Precision cosmology with exact inhomogeneous solutions of General Relativity: the Szekeres models

Abstract: The exact Friedman solution to the field equations of General Relativity (GR) describing a homogeneous and isotropic universe together with its linear and higher-order perturbations are the theoretical roots of the current standard model of cosmology. However, despite its global successes, this standard model currently faces a number of tensions and anomalies, which occur mostly from a mismatch between early and late cosmic time region depictions. Actually, in the era of precision cosmology, the late inhomogeneities in the densities of the Universe components can no more be neglected.
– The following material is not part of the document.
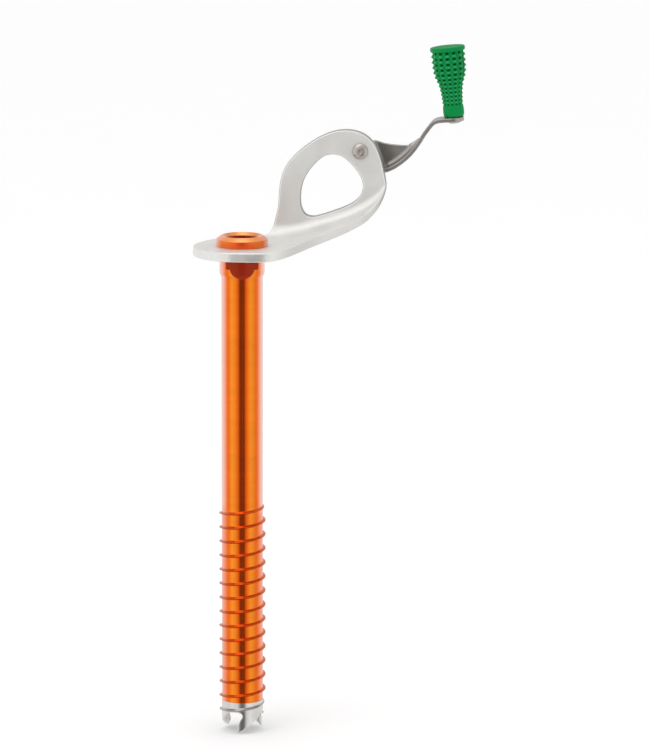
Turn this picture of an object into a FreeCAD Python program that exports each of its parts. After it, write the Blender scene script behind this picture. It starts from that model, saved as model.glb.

Moreover, since GR is fundamentally nonlinear, any linear perturbation theory is doomed to fail at reproducing precisely its features, while higher-order perturbed FLRW models cannot either claim the status of exact solution to Einstein's field equations. Fortunately, other GR solutions exist which are best suited for this purpose, e. g., exact inhomogeneous solutions able to represent a matter-cosmological constant dominated universe region. Among these, the Szekeres solution, which is devoid of any symmetry, appears as a proper tool for this purpose. Moreover, since these solutions possess the FLRW model as a homogeneous limit, they can be smoothly matched to the standard representation at the inhomogeneity-homogeneity transition. In this paper, the Szekeres solution and its main interesting properties, as well as the equations needed to use this solution in a cosmological context are presented. Then the prospects for a broader use of its abilities are sketched out. In particular, the use of neural networks is proposed to allow, in the future, the fitting of the huge amount of data becoming available to constrain the arbitrary functions and the constant parameters characterizing the Szekeres model, running for representing our late Universe with an increased precision.